C'est une idée pleine de bon sens : permettre à des sans-abris de passer la nuit et le week-end dans des bureaux inoccupés. Une entreprise dijonnaise accueille depuis un mois un ancien sans domicile fixe dans une pièce aménagée en studio. Une première en Bourgogne Franche-comté.
"Bienvenue chez moi". Eric B. ouvre lentement la porte et dévoile une pièce aménagée avec le strict nécessaire. Une table haute avec deux chaises, deux étagères, une petite plante et, le plus important, un lit. “C’est chaleureux, je n’avais pas vécu ça depuis longtemps” sourit Eric. Il a 63 ans.
Après un licenciement, sa vie a basculé et pendant six ans, il a vécu dans la rue. Prisonnier de la situation, il n’arrivait plus à obtenir un logement pour trouver refuge. Mais depuis un mois, il habite dans ce petit studio installé dans les bureaux de l’entreprise dijonnaise AVS Communication. “Ça me resocialise, je peux prendre une douche le matin et le soir comme je veux. Les gens qui travaillent ? Je n’en vois pas beaucoup, je pars le matin de très bonne heure pour travailler,” explique-t’il.
Je me sens bien. J’ai de bonnes discussions avec le patron et tous les employés
Eric B, bénéficiaire du dispositif
Eric a un travail. Le soir, il accède aux bureaux de l’entreprise pour regagner ce logement. Une façon de reprendre pied car la vie ne lui a pas fait de cadeau. Un premier pas aussi vers la réinsertion.
Ce dispositif est rendu possible grâce aux “Bureaux du Coeur”. Cette association met en relation des personnes en difficulté, des sans abri ou encore des personnes en réinsertion avec des entreprises qui acceptent de mettre à disposition leurs locaux pour la nuit et le week-end.
“On pouvait aider, donc on l’a fait”
C’est d’ailleurs Arthur Deballon, le gérant de l'entreprise AVS communication qui a contacté l’association pour proposer un hébergement : “au delà d’embaucher des gens, les entreprises doivent essayer d’avoir une action au delà de l’aspect économique,” explique le chef d'entreprise qui a aussi convaincu l’ensemble de ses salariés. “Les équipes aujourd’hui vont même plus loin que moi, certains salariés veulent décorer la chambre. Je me fais déborder, dépasser par eux. Donc c’est une très belle aventure.”

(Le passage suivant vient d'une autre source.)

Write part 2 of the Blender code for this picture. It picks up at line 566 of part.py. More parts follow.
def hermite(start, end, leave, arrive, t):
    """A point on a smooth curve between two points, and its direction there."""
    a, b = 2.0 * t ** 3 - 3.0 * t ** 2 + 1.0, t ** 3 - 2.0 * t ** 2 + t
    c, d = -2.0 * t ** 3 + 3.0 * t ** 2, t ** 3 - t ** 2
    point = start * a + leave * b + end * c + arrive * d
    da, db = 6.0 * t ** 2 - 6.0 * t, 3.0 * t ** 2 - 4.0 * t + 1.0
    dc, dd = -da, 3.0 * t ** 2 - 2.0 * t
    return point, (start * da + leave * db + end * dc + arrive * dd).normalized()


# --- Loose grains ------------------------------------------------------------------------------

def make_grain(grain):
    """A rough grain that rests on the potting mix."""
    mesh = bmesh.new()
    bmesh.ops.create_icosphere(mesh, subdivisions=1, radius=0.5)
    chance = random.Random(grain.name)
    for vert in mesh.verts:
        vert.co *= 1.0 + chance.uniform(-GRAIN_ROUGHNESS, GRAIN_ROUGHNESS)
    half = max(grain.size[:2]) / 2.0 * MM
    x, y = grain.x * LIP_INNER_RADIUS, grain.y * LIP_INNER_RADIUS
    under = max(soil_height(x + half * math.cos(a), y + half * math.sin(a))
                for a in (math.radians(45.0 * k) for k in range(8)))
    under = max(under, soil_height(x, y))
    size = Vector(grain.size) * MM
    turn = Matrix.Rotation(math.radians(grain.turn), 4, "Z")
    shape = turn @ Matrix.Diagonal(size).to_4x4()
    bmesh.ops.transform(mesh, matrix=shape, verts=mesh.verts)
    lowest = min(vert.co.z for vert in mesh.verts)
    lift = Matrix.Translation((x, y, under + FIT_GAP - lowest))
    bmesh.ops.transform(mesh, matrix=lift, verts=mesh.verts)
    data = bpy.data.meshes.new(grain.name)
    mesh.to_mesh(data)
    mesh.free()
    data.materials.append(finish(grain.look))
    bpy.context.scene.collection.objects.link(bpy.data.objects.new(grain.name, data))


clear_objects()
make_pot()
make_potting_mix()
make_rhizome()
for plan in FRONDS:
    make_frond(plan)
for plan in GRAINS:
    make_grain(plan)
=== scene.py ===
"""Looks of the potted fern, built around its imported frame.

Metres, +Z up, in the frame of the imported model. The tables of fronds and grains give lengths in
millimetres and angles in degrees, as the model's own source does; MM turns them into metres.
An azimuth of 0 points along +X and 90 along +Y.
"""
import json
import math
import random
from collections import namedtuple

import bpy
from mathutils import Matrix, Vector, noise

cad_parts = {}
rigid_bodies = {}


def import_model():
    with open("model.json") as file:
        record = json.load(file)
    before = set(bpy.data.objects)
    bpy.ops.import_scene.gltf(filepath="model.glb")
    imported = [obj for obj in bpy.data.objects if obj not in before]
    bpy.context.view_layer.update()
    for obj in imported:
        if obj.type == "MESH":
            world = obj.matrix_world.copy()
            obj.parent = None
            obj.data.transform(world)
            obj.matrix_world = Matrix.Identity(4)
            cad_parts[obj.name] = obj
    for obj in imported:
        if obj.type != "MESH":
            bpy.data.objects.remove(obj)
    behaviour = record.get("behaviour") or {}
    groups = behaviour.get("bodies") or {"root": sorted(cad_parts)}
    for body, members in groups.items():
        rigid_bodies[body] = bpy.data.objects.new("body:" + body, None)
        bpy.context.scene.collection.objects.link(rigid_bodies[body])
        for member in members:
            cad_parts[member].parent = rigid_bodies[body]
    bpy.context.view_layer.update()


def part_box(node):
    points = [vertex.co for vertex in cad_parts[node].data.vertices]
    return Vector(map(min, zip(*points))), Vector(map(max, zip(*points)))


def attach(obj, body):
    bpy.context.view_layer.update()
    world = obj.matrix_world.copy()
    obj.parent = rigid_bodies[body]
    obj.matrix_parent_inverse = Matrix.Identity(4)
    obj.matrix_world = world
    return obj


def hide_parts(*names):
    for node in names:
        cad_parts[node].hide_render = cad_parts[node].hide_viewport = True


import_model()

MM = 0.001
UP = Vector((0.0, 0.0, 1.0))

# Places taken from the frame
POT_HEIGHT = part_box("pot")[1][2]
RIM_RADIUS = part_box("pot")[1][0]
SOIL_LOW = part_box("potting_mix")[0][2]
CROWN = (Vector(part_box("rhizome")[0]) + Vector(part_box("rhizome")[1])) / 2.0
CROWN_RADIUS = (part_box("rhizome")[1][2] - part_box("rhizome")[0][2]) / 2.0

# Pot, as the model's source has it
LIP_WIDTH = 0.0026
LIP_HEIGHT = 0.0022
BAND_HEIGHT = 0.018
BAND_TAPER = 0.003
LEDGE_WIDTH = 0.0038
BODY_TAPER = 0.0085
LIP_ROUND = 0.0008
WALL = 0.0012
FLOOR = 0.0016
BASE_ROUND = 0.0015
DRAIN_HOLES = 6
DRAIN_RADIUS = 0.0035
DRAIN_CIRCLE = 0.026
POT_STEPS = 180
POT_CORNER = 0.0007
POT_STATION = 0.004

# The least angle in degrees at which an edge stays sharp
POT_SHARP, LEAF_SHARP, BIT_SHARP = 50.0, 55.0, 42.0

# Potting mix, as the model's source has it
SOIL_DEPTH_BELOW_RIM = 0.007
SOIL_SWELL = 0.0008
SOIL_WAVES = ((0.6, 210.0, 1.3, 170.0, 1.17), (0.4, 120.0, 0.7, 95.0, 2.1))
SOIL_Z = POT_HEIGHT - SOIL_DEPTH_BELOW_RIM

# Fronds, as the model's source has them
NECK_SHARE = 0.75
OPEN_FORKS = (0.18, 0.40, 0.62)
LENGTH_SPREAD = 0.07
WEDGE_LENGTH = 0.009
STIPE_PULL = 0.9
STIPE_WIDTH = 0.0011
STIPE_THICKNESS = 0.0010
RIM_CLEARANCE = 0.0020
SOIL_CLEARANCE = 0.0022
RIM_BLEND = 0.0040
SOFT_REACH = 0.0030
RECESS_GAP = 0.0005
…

Dans cette société spécialisée dans la conception, la fabrication et la pose de signalétique, une pièce a donc été dédiée pour accueillir une personne appelée “invité.e”. C’est sans contrepartie financière, toutefois la durée est limitée à trois mois, renouvelable une fois seulement. C’est un accueil d’urgence.
Les bureaux sont vides 70% du temps
Créée en 2019 à Nantes, l’association des Bureaux du Coeur a pour but de monter un réseau national. Aujourd'hui, près de 150 entreprises en France ont répondu à l’appel et hébergent des gens en grande précarité la nuit. Tout cela part d’un simple constat : “les bureaux ne sont occupés que 30% du temps. Sur les 70% restants ils sont pourtant chauffés ou climatisés”, détaille Hélène Tonetti, chargée de développement pour l'association des "Bureaux du Coeur".

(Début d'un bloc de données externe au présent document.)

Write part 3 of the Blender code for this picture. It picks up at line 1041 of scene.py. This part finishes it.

Elle aide les entreprises à devenir des hôtes. “L’idée c’est de permettre ainsi à un “invité” d’être accueilli la nuit et les week-end, afin qu’il puisse se concentrer et mettre toute son énergie dans son projet d'insertion, au lieu de réfléchir chaque matin à : où est-ce que je vais dormir ce soir ?”.
L’idée dans le dispositif c’est que ce soit un sas entre la précarité et l’insertion
Dhalila Mehenna, assistante sociale ID'ÉES 21
Cette action s’opère en lien avec d'autres associations. C’est le cas d'Eric, le “locataire” de l’entreprise dijonnaise, il est salarié via le groupe ID’ÉES 21 : “Cette expérience va créer une forme de garantie pour des bailleurs ou des propriétaires privés pour dire : ce potentiel locataire a vécu pendant 6 mois dans une entreprise avec un type d’hébergement atypique, il a suivi les règles de vie les obligations et ça nous prouve qu’il est en capacité de vivre dans un logement autonome”, explique Dhalila Mehenna, assistante sociale ID’ÉES 21.
Au total, 300 personnes ont déjà pu bénéficier de ce dispositif pour tenter de sortir de la précarité. Une goutte d'eau comparée aux 330.000 personnes sans domicile en France.